I learned a lot about me….but didn’t get anythign else out of it…..wouldn’t ever pay for a site….and wouldn’t do it now….
Peeps are just not real….my experience….
I also see a red flag with him wanting a 1pm first meeting to go right into dinner…..
He already planned on spending more than a few hours with you…..prior to meeting and getting to know….
This is a bit odd….had you thought of that?
I found most men were not willing to commit to more than….just coffee or drinks…..not commit to too much on first meeting….
So your guy wanting to go from 1-8 without meeting first is odd to me……
Hmmmm
But….good for you for practicing your skills….it’s important and validating we are growing and learning and hopefully doing what we need to to avoid any further bad experiences….
Hi Erin,
Yes! I did think of that. And after I agreed to meet him at a gallery, I thought better of it, as it made me feel nervous and little sick to my stomach. The body is such an incredible guide. So all the stuff that happened after merely confirmed my gut feeling.
So far my experience is as you describe it. A brief initial meeting. And nothing has come of it, other than one man and I have become real good friends. He has a small child which is not what I am looking for, but he a super person and being friends with him is proving to be somewhat healing for me.
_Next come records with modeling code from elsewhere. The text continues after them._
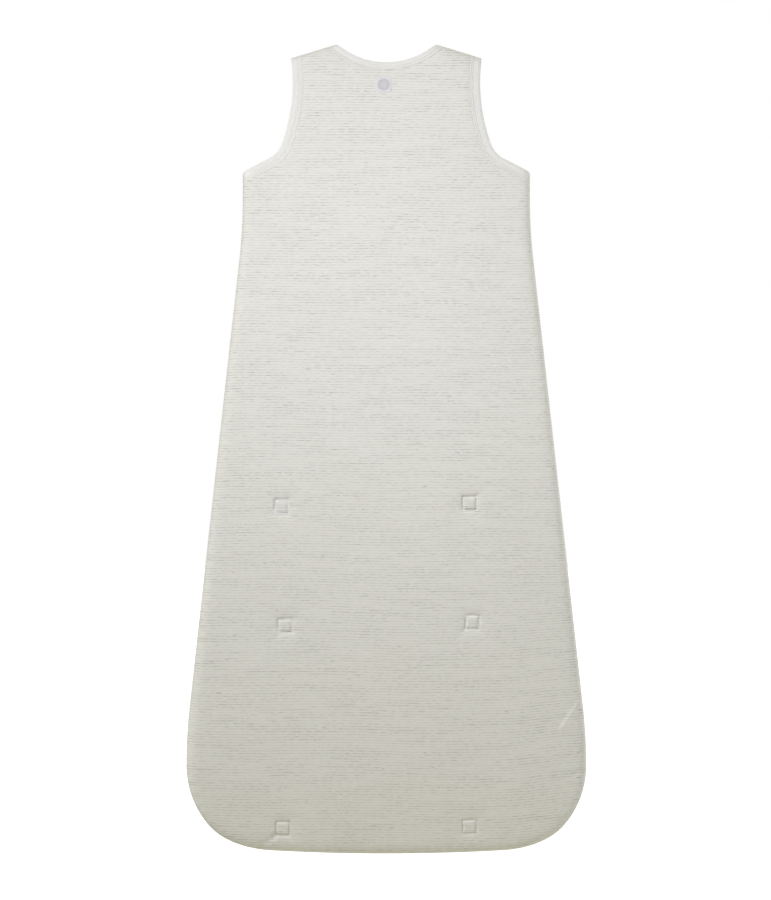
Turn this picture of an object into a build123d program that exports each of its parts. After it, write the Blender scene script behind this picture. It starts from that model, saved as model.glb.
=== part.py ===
"""A sleeveless, wadded baby sleeping bag with a centre front zip, hanging from its shoulders.

Millimetres, +Z up, back towards -Y, zipped front towards +Y. The origin is between the two neck
points, on the shoulder seams, so the whole bag hangs below it.
Each panel is outer jersey, wadding and lining. The layers are cut from nested closed forms: each
form is the bag's outside, moved inward by an inset.
"""

import os
from math import atan, cos, degrees, radians, sin, tan

from build123d import *

os.makedirs("parts", exist_ok=True)

# The bag's outline, seen from the back
LENGTH = 900.0  # neck points to hem
NECK_X = 57.0  # half the neck opening's width
BACK_NECK_DROP = 21.5
FRONT_NECK_DROP = 62.0
SHOULDER_SLOPE = 0.286  # fall of the shoulder seam for each millimetre out
SHOULDER_TOP_X = 60.0  # the seam is level with the origin here
CHEST_X = 160.0  # half the width across the chest
ARMPIT_Z = -143.0
FLARE_START_Z = -170.9
FLARE = 6.35  # degrees that the sides lean out
FLARE_ROUND = 600.0  # radius where the sides begin and end their lean
FLANK = 501.8  # straight length of each side
CORNER_ROUND = (100.0, 70.0, 120.0)  # the hem corner's radii, from the side to the hem
CORNER_TURN = (40.0, 25.0, 21.7)  # degrees that each of them turns

# Depth from front to back
TOP_DEPTH = 15.0  # half the depth at the neck points
HEM_DEPTH = 25.0  # half the depth at the hem
SEAM_ROUND = 14.0  # rounding of the outside along the side seams and hem

# Insets from the outside at which one layer ends and the next begins
JERSEY_IN = 1.0
WADDING_IN = 9.0
LINING_IN = 10.0
BINDING = 1.2  # thickness of the binding on each face
LAYERS = {"outer": (0.0, JERSEY_IN), "wadding": (JERSEY_IN, WADDING_IN), "lining": (WADDING_IN, LINING_IN)}

# Bindings
NECK_BAND = 8.0  # how far the neck binding reaches over the panel
ARM_BAND = 11.0
ARM_RUN = (30.0, 15.0)  # the armhole's straight start at the armpit, inward and up
ARM_ROUND = (30.0, 200.0, 200.0)  # its radii from there to the shoulder
ARM_TURN = (43.4, 20.0, 10.6)  # and their turns in degrees

# Fold lines of the two front flaps, in the front face: x across, s down from the neck points
FOLD_TOP = (50.0, 34.0)
FOLD_END = (15.0, 770.0)
FOLD_GAP = 0.3  # half the gap along a fold

# Zip, in the front face, with z out of the face
PANEL_EDGE = 7.0  # the jersey stops this far from the centre
BINDING_EDGE = 3.5
SLOT_END_S = 803.0
TAPE_OUT = 14.0
TAPE_S = (66.0, 806.0)
TAPE_Z = (-2.0, -JERSEY_IN)
COIL = (0.45, 3.0)  # inner and outer edge of each coil
COIL_Z = (-2.9, -0.1)
COIL_BEVEL = (0.6, 1.5)  # cut from its inner back corner, so the two coils clear each other as the flaps turn
COIL_END_S = 798.0
STOP_IN = 0.7  # inner edge of each top stop
STOP_Z = (-3.2, 0.2)
STOP_LENGTH = 3.0
SLIDER_S = 82.0  # the slider's centre when the zip is closed
SLIDER = (4.5, 7.0)  # half the slider's width and length
PLATE = 1.2
CLEAR = 0.4  # between the slider and the chain
RAIL_IN = 3.6  # the slider's rails start this far from the centre
POST = (1.2, -6.5, -2.0)  # half the width of the wedge, and its ends from the slider's centre
COIL_WAIST = 1.7  # inner edge of a coil where it passes the wedge
COIL_SPACE = 1.0  # between the slider and the top stops, and below the wedge

# Pull tab, which hangs on a bar through the slider's bridge
PIVOT_Z = 3.1
BAR_R = 0.9
BRIDGE = (1.0, 4.5, 5.0)  # half its width, half its length and its top
BRIDGE_HOLE_R = 1.2
TAB = (3.5, 28.0, 1.4)  # half its width, its reach below the bar and its thickness
TAB_ARM = (1.4, 6.0)  # inner face of each arm, and how far down the arms reach
EYE_R = 1.5
EYE_DROP = 24.0  # the eye's centre below the bar

# Labels and tacks, placed by x across and s down
PATCH = (18.0, 18.0, 0.6)
PATCH_AT = (-3.0, 46.0)
SIZE_LABEL = (25.0, 14.0, 0.4)
SIZE_LABEL_AT = (0.0, 40.0)
CARE_LABEL = (30.0, 50.0, 0.5)
CARE_LABEL_AT = (-150.0, 560.0)
LABEL_ROUND = 2.0
TACK = 15.0
TACK_THREAD = (0.8, 0.5)  # width and height of the line of stitches
TACKS = [(-116.0, 513.5), (92.0, 509.5), (-112.0, 645.0), (95.0, 641.0), (-114.5, 869.0), (92.0, 867.0)]

FAR = 400.0  # longer than the bag is deep or half as wide
BEYOND = 60.0  # how far a cutter runs past the neck points

SLANT = atan((HEM_DEPTH - TOP_DEPTH) / LENGTH)
FRONT = Plane(origin=(0, TOP_DEPTH, 0), x_dir=(1, 0, 0), z_dir=(0, cos(SLANT), sin(SLANT)))  # its y runs down
BACK = Plane(origin=(0, -TOP_DEPTH, 0), x_dir=(1, 0, 0), z_dir=(0, -cos(SLANT), sin(SLANT)))  # its y runs up


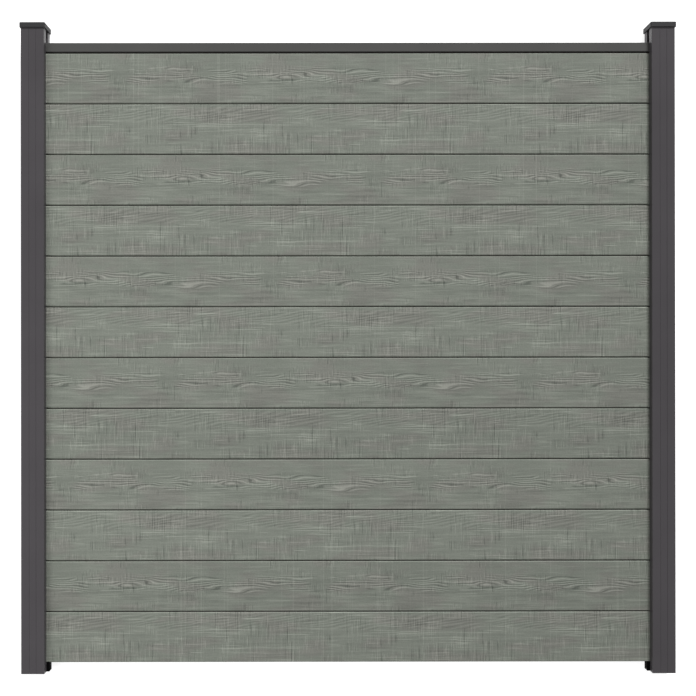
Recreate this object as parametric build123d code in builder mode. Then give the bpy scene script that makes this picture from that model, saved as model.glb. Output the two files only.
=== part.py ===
"""One bay of composite fence: twelve tongue-and-groove boards between two aluminium posts.

The bay lies on its back, face up. +X runs along the boards, +Y runs from the foot of the
posts to their caps, and +Z points out of the face. The origin is the centre of the bay's
outline on the floor.
"""

from build123d import *
import os

# Fence board: a hollow composite extrusion
board_count = 12
board_length = 1800.0
board_thickness = 20.0
board_pitch = 150.0  # height of fence that one board covers
board_gap = 2.4  # shadow gap between the faces of two boards
board_edge_chamfer = 2.6
board_skin = 4.5  # wall between a face and a chamber
board_web = 4.0  # wall between two chambers, and at the tongue and the groove
chamber_count = 4
chamber_radius = 2.0
tongue_thickness = 7.0
tongue_tip_chamfer = 1.2
groove_depth = 8.0
groove_side_gap = 0.3

# Post: an aluminium extrusion with a slot down each of its four sides
post_side = 68.0
post_wall = 1.8
post_corner_radius = 1.5
post_reach = 51.0  # how far the post stands above the top rail
slot_depth = 14.0
slot_side_gap = 0.3  # between a board's face and the slot
board_end_gap = 5.0  # between a board's end and the floor of the slot
notch_depth = 0.6  # snap notches in the slot's walls
notch_height = 2.0
notch_level = 9.0  # from the mouth of the slot to the middle of a notch

# Cover strip: closes a slot that holds no board
strip_face = 1.4
strip_side_gap = 0.4
strip_leg = 1.2
strip_edge_radius = 0.4
barb_bite = 0.3  # how far a barb stands inside its notch
barb_seat_gap = 0.2
barb_height = 2.3

# Top rail: an aluminium extrusion that sits on the top board's tongue
rail_height = 26.2
rail_gap = 5.2  # shadow gap between the rail and the top board's face
rail_wall = 1.6
rail_corner_radius = 1.0

# Spacer: a moulded block that holds the lowest board off the ground
foot_gap = 27.0
spacer_reach = 10.0  # how far it stands out of the slot
spacer_end_gap = 0.5
spacer_wall = 2.5
spacer_chamfer = 1.8

# Post cap: a moulded lid with a skirt outside the post and a plug inside it
cap_wall = 3.3
cap_side_gap = 0.2
cap_top = 2.5
cap_skirt = 12.0
cap_corner_radius = 4.0
cap_edge_radius = 1.8
plug_wall = 2.0
plug_depth = 14.0
plug_side_gap = 0.4

# Sizes that follow from the ones above
board_face = board_pitch - board_gap
tongue_height = groove_depth + board_gap
groove_width = tongue_thickness + 2 * groove_side_gap
slot_width = board_thickness + 2 * slot_side_gap
clear_width = board_length + 2 * board_end_gap - 2 * slot_depth
post_x = (clear_width + post_side) / 2
stack_height = foot_gap + board_count * board_pitch
rail_groove = tongue_height - rail_gap
rail_bottom = stack_height - board_gap + rail_gap
rail_top = rail_bottom + rail_height
post_length = rail_top + post_reach
cap_side = post_side + 2 * (cap_side_gap + cap_wall)
cap_height = cap_top + cap_skirt
plug_side = post_side - 2 * (slot_depth + post_wall + plug_side_gap)
mid_z = cap_side / 2  # the caps touch the floor, and everything is centred on them
foot_y = -(post_length + cap_top) / 2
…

This experience has shown me how much I have learned, and what I am capable of discerning and acting on. This feels REALLY good!
Hmmm, just tried to post and it didn’t.
Just to say, yes his invitation to spend more than the average time together did register with me. After I agreed I felt too nervous, and a little sick to my stomach. The body is such a great informer. The rest of it just confirmed what my gut and head were already in tune with.
Every other meeting has been brief and without any glitches.